Just this instant, I remembered what I wanted to talk about in this entry, now that it’s over! Yesterday I was reading in The Feminine Mystique by Betty Friedan, and on page 175 there is this list of topics, which, when I encountered it, struck me as excellent ideas for an essay. Here’s the list in the context of its passage:

. . . On the campus, the girls looked as if they were in such a hurry, rushing, rushing. Nobody, except a few faculty members, sat around talking in the coffee dives or the corner drugstore. We used to sit for hours arguing what-is-truth, art-for-art’s-sake, religion, sex, war and peace, Freud and Marx, and all the things that were wrong with the world. A cool junior told me:

“We never waste time like that. We don’t have bull sessions about abstract things. Mostly, we talk about our love interests. I spend three days a week off-campus. There’s a boy I’m interested in. I want to be with him.”

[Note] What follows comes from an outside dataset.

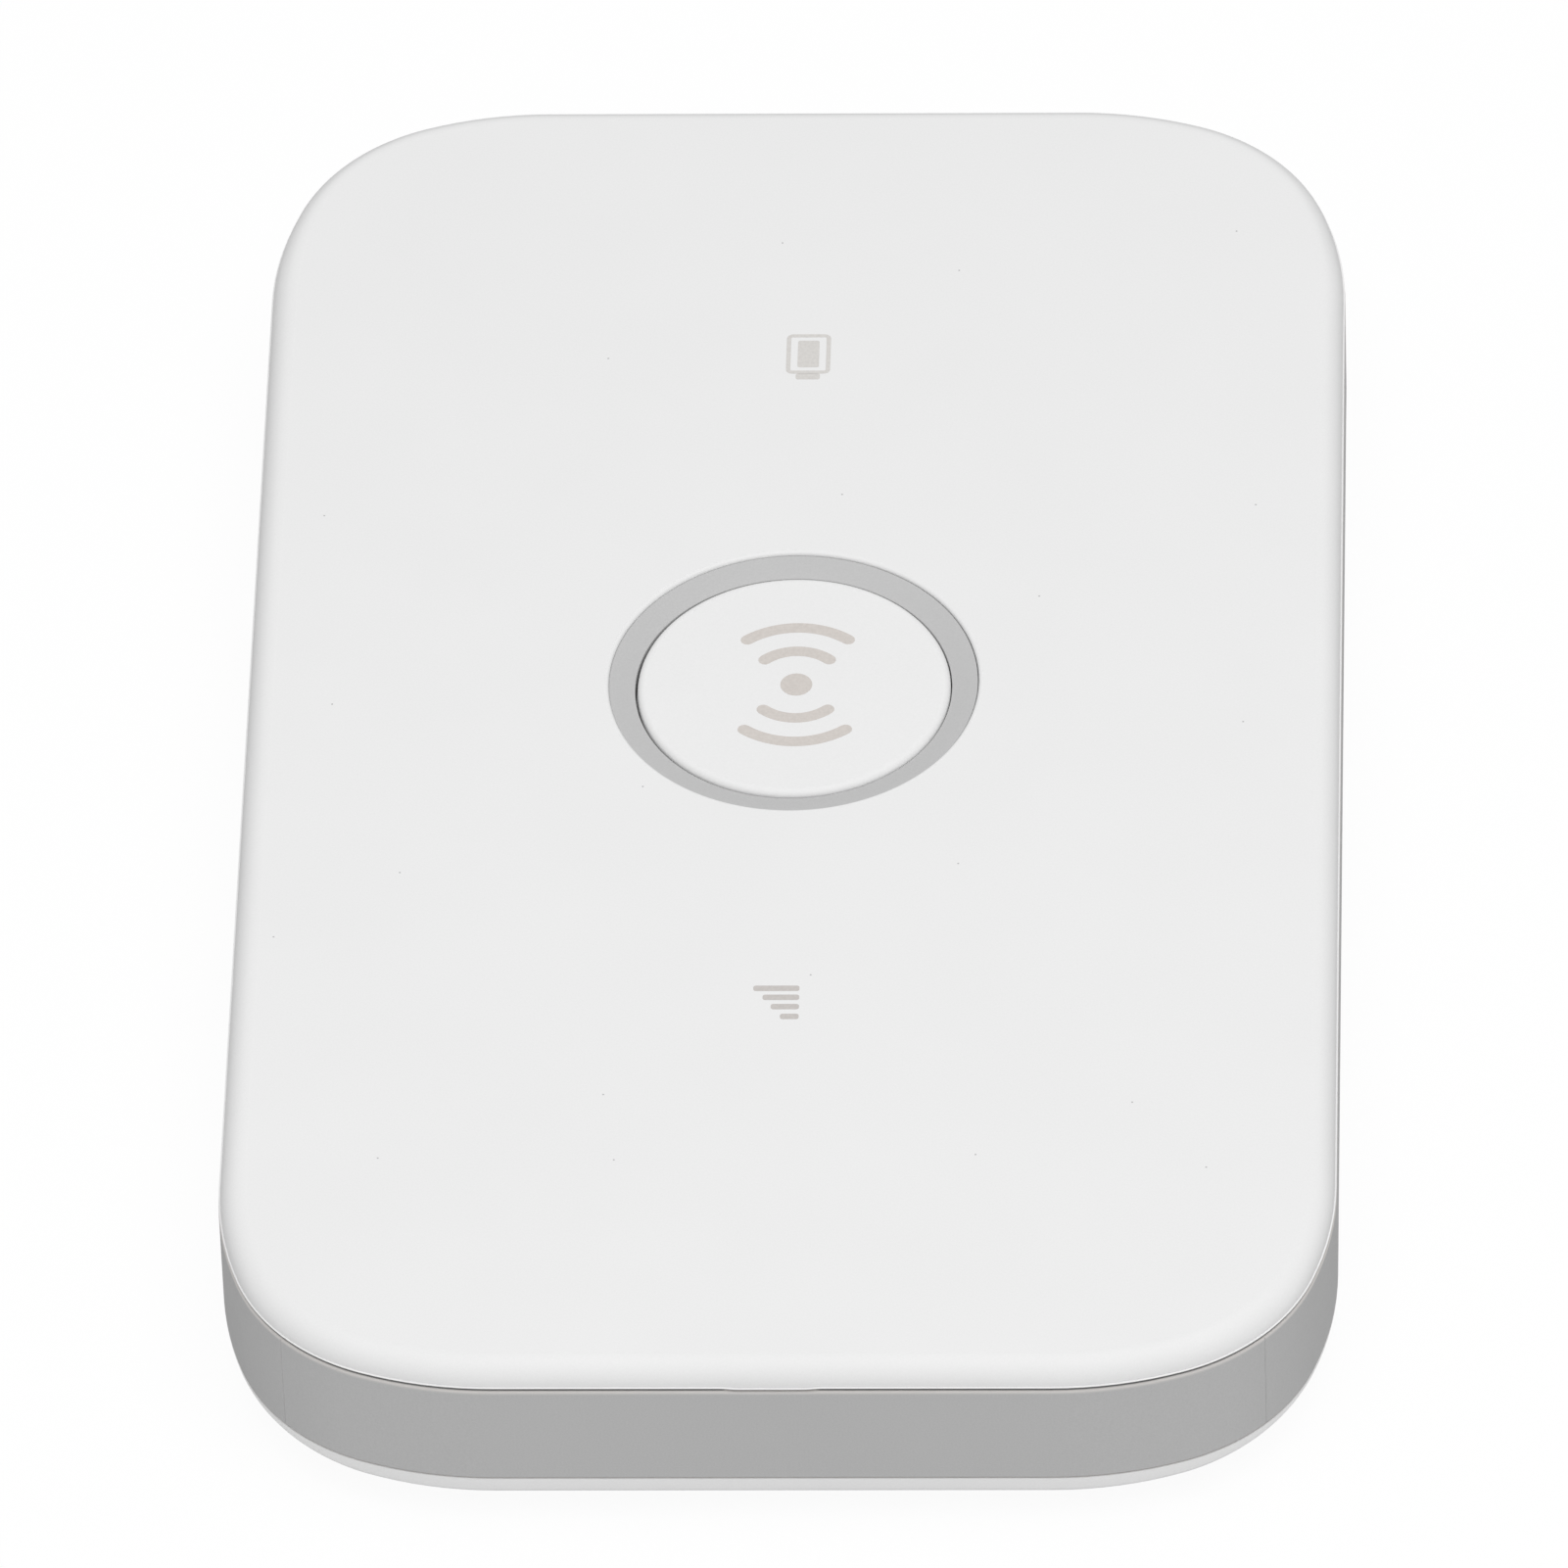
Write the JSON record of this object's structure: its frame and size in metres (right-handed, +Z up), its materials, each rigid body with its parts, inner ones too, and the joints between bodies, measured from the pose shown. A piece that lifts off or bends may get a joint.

So my 1st instinct was to jot down these subjects & compose an essay for each and every one. But that would be like more than four essays, total, and I can’t handle that type of pressure. Therefore, instead, I think I’ll combine all the topics on the list into one single diary post, and write just a tidbit about each one, and put their names in bold (that’ll help the text to look a little more formal and impressive). Are we in agreement? OK; then I’ll title it exhaustively: “What-is-Truth; Art-for-Art’s-Sake; Religion; Sex; War-vs-Peace; Freud-vs-Marx; & Tips on Dating”. I’ll try to remember to write the thing tomorrow.